Suit une petite explication sur la chanson, Vulcania, les impôts
et tout ça... Les tourangeaux qui paient le Vinci légué
par Royer à leur ville sont bien placés pour comprendre...
Cette chanson est géniale avec les 3 guitares acoustiques
et le mini-moog. Décidemment, la tournée est bien
fournie en inédits... Le public aime bien connaître
les chansons qu'il entend sur scène mais ces inédits
se savourent dès la première écoute... Savourer
n'est peut-être pas le verbe le plus adapté pour ce
qu'on ressent à l'écoute de la dernière chanson
du concert, Nu dans la crevasse. On ne savoure pas une tarte
à la crème quand on la prend dans la gueule. Et Nu
en version live ressemble un peu à un test de respect des
normes parasismiques par les constructeurs de salles de spectacles...
Et l'organisme humain est aussi mis à rude épreuve.
Le quart d'heure que dure la chanson est physique, à la limite
du mal au bide... Et quand l'engin efface Murat qui quitte la salle
définitivement, il faut quelques minutes pour reprendre ses
esprits. Même si on continue d'applaudir dans l'espoir que...

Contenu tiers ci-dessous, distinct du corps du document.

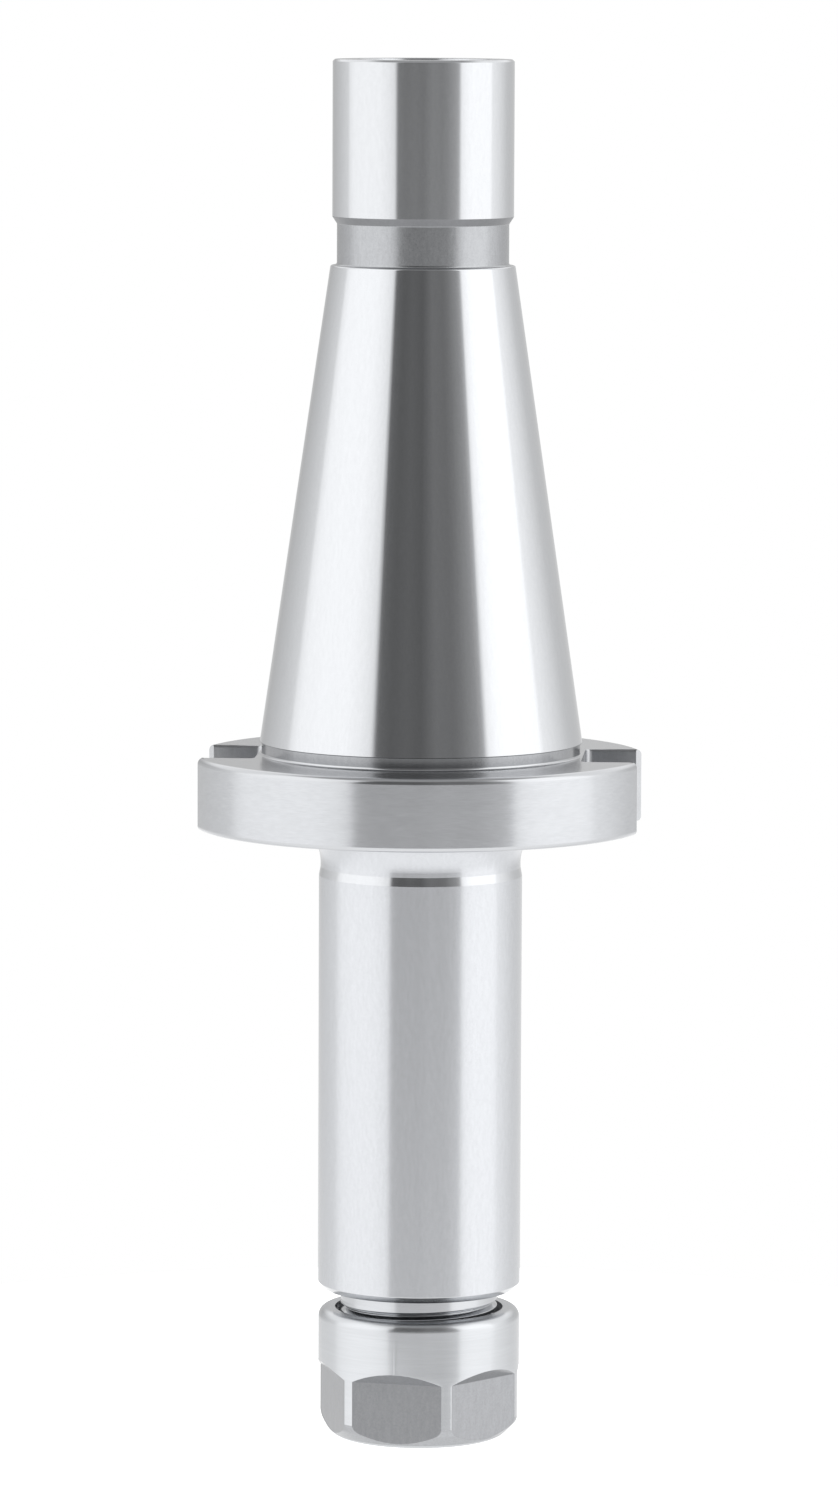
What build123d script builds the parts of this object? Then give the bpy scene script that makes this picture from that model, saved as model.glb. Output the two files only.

c'est fini et c'est bien de rester sur cette impression. C'est certain,
personne n'est resté indifférent ce soir. La plupart
ont adoré, certain ont dû détester mais tous
se souviendront de ce premier concert tourangeau de Murat. Et aussi
de sa gentillesse lorsqu'il vient ensuite à la rencontre
de son public pour une interminable séance de dédicaces
et de questions-réponses...
Voilà.
En fait, ce concert n'a pas eu lieu. Jean-Louis Murat n'a toujours
pas chanté à Tours... Alors si les responsables du
Bateau Ivre (ou d'une autre salle tourangelle) et de l'Olympic pouvaient
faire quelque chose pour la tournée d'automne... Merci d'avance.